Samiriyeliler İsaʼyı istemiyor
51 İsaʼnın göğe alınacağı zaman yaklaşmıştı. O da Yeruşalimʼe gitmeye kesin karar verdi. 52 İsa kendi önünden haberciler gönderdi. Onlar da gidip, İsa için hazırlık yapmak üzere, bir Samiriye köyüne girdiler. 53 Ama oradaki halk İsaʼyı kabul etmedi, çünkü Yeruşalimʼe doğru gidiyordu. 54 Öğrencilerinden Yakub ve Yuhanna bunu görünce şöyle dediler: “Efendimiz, bir emirle gökten ateş yağdırıp bu insanları yok etmemizi ister misin?” 55 Ama İsa dönüp onları azarladı. 56 Sonra başka bir köye gittiler.
İsaʼnın peşinden gitmek
(Matta 8:19‑22)
57 Onlar yolda giderlerken birisi İsaʼya şöyle dedi: “Sen nereye gidersen peşinden geleceğim.”
58 İsa ona şöyle karşılık verdi: “Tilkilerin yatacak yerleri var, gökteki kuşların da yuvaları var.
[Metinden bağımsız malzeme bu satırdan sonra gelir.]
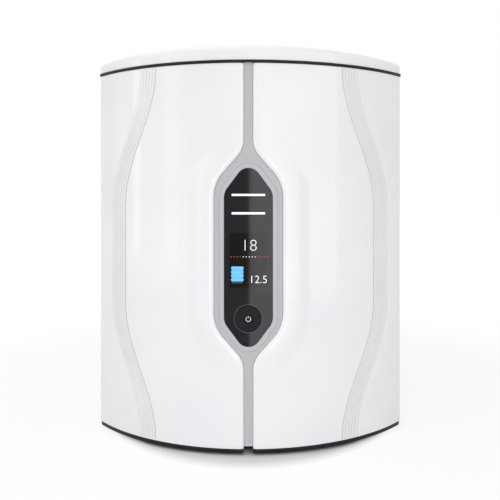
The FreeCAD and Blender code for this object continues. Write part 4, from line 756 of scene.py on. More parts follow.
# %% Ribbed pearl strip
STRIP_RELIEF, STRIP_SUNK = 0.4, 0.4
STRIP_SIDE, STRIP_SWING = 30.0, 39.5
STRIP_UPPER, STRIP_LOWER = 272.0, 160.0
STRIP_WIDTH, STRIP_ROWS = 19.2, 181
RIB_SHARES = (0.22, 0.41, 0.6, 0.79)
NOTCH_SHARE, NOTCH_DEPTH = 0.02, 0.28
EDGE_SHADE_LINES = ((0.0, 0.07, 0.75), (1.0, 0.05, 0.4))
strip_low, strip_high = box("right_accent_strip")


def pearl_with_painted_shade():
    """Pearl plastic with lines of painted shade at the feet of the ribs and at its edges: UV's u
    runs across the strip, so each line is a narrow rise of the darker colour about a rib's share of
    u, and the strip's inner edge gets a stronger one."""
    material, tree, shader, place = start_material("ribbed pearl ABS", IOR=1.5)
    across = add(tree, "SeparateXYZ", (add(tree, "UVMap"),))
    color = wandering(tree, place, 40, "#F0F0F3", "#F4F4F6")
    for share, width, depth in [(share, 0.03, 0.34) for share in RIB_SHARES] + list(EDGE_SHADE_LINES):
        away = add(tree, "Math", (across, share), operation="SUBTRACT")
        near = add(tree, "Math", (away,), operation="ABSOLUTE")
        groove_shade = add(tree, "MapRange", (near, 0, width, depth, 0))
        # painted shade: a darker line at each rib's notch and along the strip's edges
        colors = {0: groove_shade, 6: color, 7: linear("#A2A3AA")}
        color = add(tree, "Mix", colors, data_type="RGBA").outputs[2]
    tree.links.new(color, shader.inputs["Base Color"])
    grained(tree, shader, place, 10, 0.2, 0.04, 0.002)
    return material


strip_pearl = pearl_with_painted_shade()
print("made", strip_pearl.name)

# %% [markdown]
# The strip could be cut out of the door, but on the real one it is a moulding of its own, so it is
# a grid again: a middle line that swings in at both ends, and a low relief with a notch at each
# rib.

# %% The strip's shape
def strip_middle(levels):
    """How far out the strip's middle line lies at each level: it stays straight between the bends
    and swings in by half a cosine wave beyond them."""
    past = np.maximum(levels - STRIP_UPPER, 0) / (strip_high[2] - STRIP_UPPER)
    past = past + np.maximum(STRIP_LOWER - levels, 0) / (STRIP_LOWER - strip_low[2])
    return half_width - STRIP_SIDE - STRIP_SWING * (1 - np.cos(math.pi * past)) / 2


def strip_shape():
    """The right strip: rows go up the door and columns across it. Its height over the door is the
    relief, rounded to nothing at both edges, less a small notch at each rib."""
    levels = np.linspace(strip_low[2], strip_high[2], STRIP_ROWS)
    rim = np.array([0, 0.006, 0.02, 0.04])
    notch = np.array([-NOTCH_SHARE, 0, NOTCH_SHARE])
    notches = np.concatenate([share + notch for share in RIB_SHARES])
    shares = np.sort(np.concatenate([rim, 1 - rim, notches]))
    height = np.full(len(shares), STRIP_RELIEF)
    height[[0, -1]] = 0
    height[[1, -2]] = STRIP_RELIEF * 0.6
    for share in RIB_SHARES:
        height[np.argmin(np.abs(shares - share))] -= NOTCH_DEPTH
    x = strip_middle(levels)[:, None] + (shares - 0.5) * STRIP_WIDTH
    face = np.stack([x, bow(x, bow_radius + height)], axis=-1)
    back = np.stack([x, bow(x, bow_radius - STRIP_SUNK)], axis=-1)
    return at_levels(np.concatenate([face, back[:, ::-1]], axis=1), levels)


strip_grid = strip_shape()
print("the strip has", strip_grid.shape[1], "points round it")

# %% [markdown]
# The lines of painted shade have to follow the strip's bends, so their pattern needs a map of its
# own. The map is worked out from each point's place, which keeps the lines exactly on the notches.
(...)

Ama İnsan Oğluʼnun başını koyacak yeri yok.”
59 Bir başkasına da, “Peşimden gel!” dedi.
O da “Efendim, izin ver de önce gidip babamı gömeyim” dedi.
60 İsa ona şöyle dedi: “Bırak, ölüler kendi ölülerini gömsünler. Ama sen git, Allahʼın Krallığıʼnı duyur.”
61 Bir başkası ise, “Efendimiz, senin peşinden geleceğim,” dedi. “Ama izin ver de önce gideyim, evdekilerle vedalaşayım.”
62 İsa ona şöyle cevap verdi: “Sabanı tutup tarlayı sürmeye başladıktan sonra geriye bakan kişi Allahʼın Krallığıʼna layık değildir.”
* 9:5 Ayaklarınızdan tozu silkin Bu haraketle o yerin halkıyla ilişkilerini kestiklerini ve o halkın durumundan artık sorumlu olmadıklarını gösterdiler. 9:23 Çarmıhını yüklensin Acıyı, zorlukları, hatta ölümü göze almak anlamında. Matta 10:38; Luka 14:27 9:33 Çardak Ağaç dallarından örülmüş küçük ev.